種子骨骨折の各論、最終回です。今回は軸外側の骨折とまとめです。
軸外型骨折のX線正面(背掌/底側)像
軸外型骨折の内外撮り下ろし像 骨折した種子骨側にカセッテを当て、50-60度撮り下ろすことで明瞭に骨片を描出できる。
軸外型骨折
非関節性の軸外型骨折は保存療法が選択されてきたが、関節性骨片は尖部骨折と同様に関節鏡下で除去されて良好な予後が報告されている。47頭の関節性軸外型骨折を関節鏡下で除去した報告では、71%(25/35)が競走復帰し、9/25はクラスが下がった。非関節性の軸外型骨折を除去するとなったら、エコーガイドすることで骨片を開放創で取り出すことが可能で、繋靭帯の損傷も最小限にできる。
結論
単純な関節性種子骨骨折の予後は、関連する靭帯や関節損傷の程度に大きく依存する。関節性の尖部、基部、軸外型骨折では積極的に摘出術を勧める。体中央部の骨折の予後は、これらに加えて、術中の整復度合いに依存するし、全体的に他のタイプよりも予後はよくない。

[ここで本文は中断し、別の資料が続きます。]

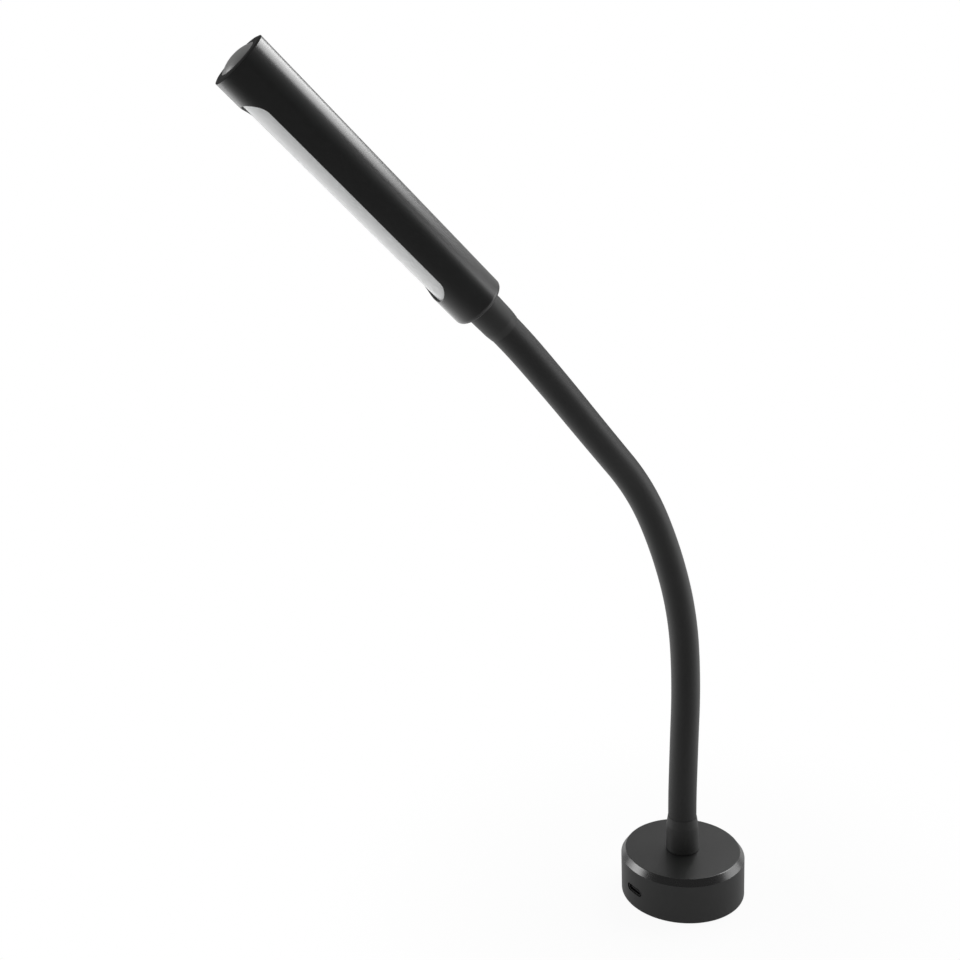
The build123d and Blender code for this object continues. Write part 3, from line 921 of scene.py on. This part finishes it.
floor_mesh = bpy.data.meshes.new("floor")
floor_mesh.from_pydata(
    [
        (-floor_half, -floor_half, 0), (floor_half, -floor_half, 0),
        (floor_half, floor_half, 0), (-floor_half, floor_half, 0),
    ],
    [],
    [(0, 1, 2, 3)],
)
floor = bpy.data.objects.new("floor", floor_mesh)
bpy.context.scene.collection.objects.link(floor)

floor_finish = Finish("pale_floor")
floor_finish.set(Base_Color=(0.92, 0.92, 0.92, 1), Roughness=0.9, Specular_IOR_Level=0.1)
spot = floor_finish.place()
distance = floor_finish.reach(spot)
white_share = floor_finish.ramp(distance, *white_run, near_white, 1.0)
mirrored = (
    floor_finish.ramp(floor_finish.along(spot, bright_side), *bright_run, room_dim, floor_bright)
    * floor_finish.ramp(distance, *shade_run, beside_base, 1.0)
    * floor_finish.ramp(distance, *far_run, 1.0, floor_far)
)
camera_ray = floor_finish.ray("Camera")
glossy_ray = floor_finish.ray("Glossy")
glow = {"Strength": camera_ray + glossy_ray * mirrored}
sockets = {
    "Fac": camera_ray * white_share + glossy_ray,
    1: Wire(floor_finish, floor_finish.shader.outputs["BSDF"]),
    2: floor_finish.node("ShaderNodeEmission", {}, glow),
}
surface = floor_finish.node("ShaderNodeMixShader", {}, sockets)
floor_finish.plug(floor_finish.tree.nodes["Material Output"].inputs["Surface"], surface)
floor_mesh.materials.append(floor_finish.material)
print("floor", 2 * floor_half, "m across,", len(floor_finish.tree.nodes), "nodes")

# %% World
world_light = 0.34          # what the surroundings add to the lamps
wall_run = (-0.4, 0.5)      # along the bright side, where 1 looks straight at it

world = bpy.data.worlds.new("studio")
bpy.context.scene.world = world
world.use_nodes = True
studio = Network(world.node_tree)
direction = studio.node("ShaderNodeTexCoord", {}, {}, "Generated")
wall = studio.ramp(studio.along(direction, bright_side), *wall_run, room_dim, wall_bright)
seen = studio.ray("Camera")
mirror = studio.ray("Glossy")
background = world.node_tree.nodes["Background"]
studio.plug(background.inputs["Color"], (1, 1, 1, 1))
studio.plug(
    background.inputs["Strength"],
    seen + (1 - seen) * (mirror * wall + (1 - mirror) * world_light),
)
print("world", len(world.node_tree.nodes), "nodes")

# %% Soft boxes
lamp_target = Vector((-0.06, 0, 0.20))


def soft_box(name, heading, height, distance, width, rise, radiance):
    """A flat lamp at a heading and height in degrees and a distance from the target in metres."""
    light = bpy.data.lights.new(name, "AREA")
    light.shape = "RECTANGLE"
    light.size = width
    light.size_y = rise
    light.energy = radiance * math.pi * width * rise
    lamp = bpy.data.objects.new(name, light)
    bpy.context.scene.collection.objects.link(lamp)
    away = towards(heading, height)
    lamp.location = lamp_target + away * distance
    lamp.rotation_mode = "QUATERNION"
    lamp.rotation_quaternion = (-away).to_track_quat("-Z", "Y")
    lamp.visible_camera = False
    print(name, round(light.energy, 1), "W at", [round(value, 2) for value in lamp.location])


soft_box(
    "right_box", heading=82.5, height=43.5, distance=4.0, width=3.80, rise=1.70, radiance=4.0
)
soft_box(
    "low_right_box", heading=115, height=10, distance=1.8, width=1.10, rise=0.80, radiance=1.9
)
soft_box(
    "left_box", heading=-48, height=20, distance=2.4, width=1.00, rise=1.00, radiance=2.2
)
soft_box(
    "standing_box", heading=-40, height=4, distance=0.75, width=0.48, rise=0.45, radiance=1.4
)

# %% [markdown]
# ## Colours as they are written
#
# A view transform can give a render the look of film, which bends its colours. The Standard one
# shows a colour as it is.

# %% View settings
import json

bpy.context.scene.view_settings.view_transform = "Standard"
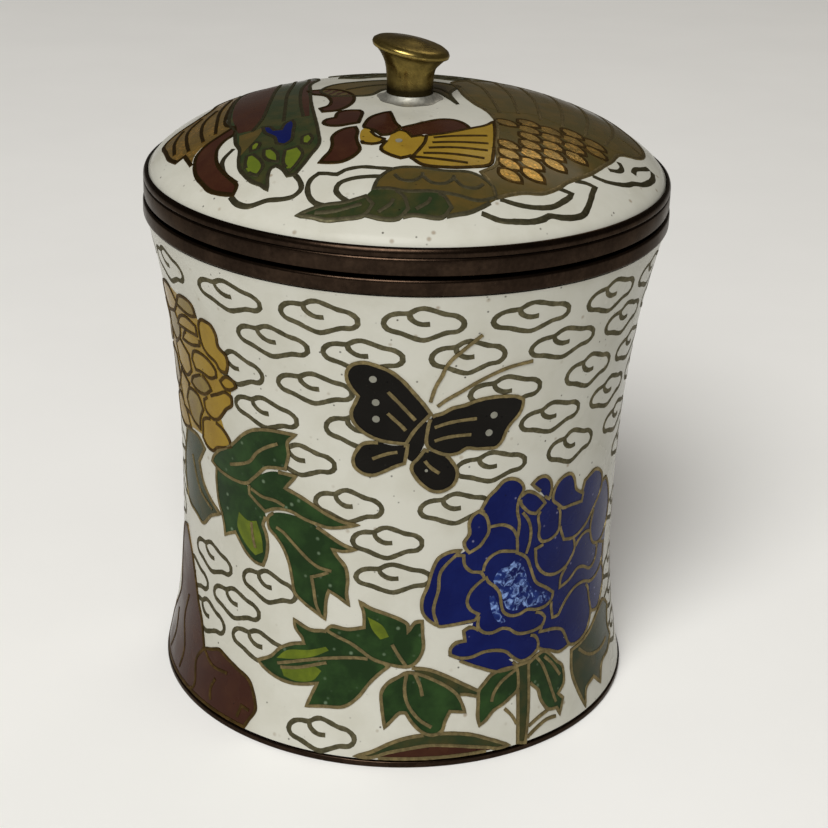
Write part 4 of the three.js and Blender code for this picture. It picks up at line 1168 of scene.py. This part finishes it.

Diagnosis and management of proximal sesamoid bone fractures in the horse
おわり
ひとこと
実際に診療している印象や、記録を回顧的に調査した結果からは、私の知る限りではもう少し競走復帰・出走率は良いように感じます。ただ、その後のパフォーマンスという点では、やはり出走回数が少なかったり、入着できなかったりと能力に与える影響は大きいと感じます。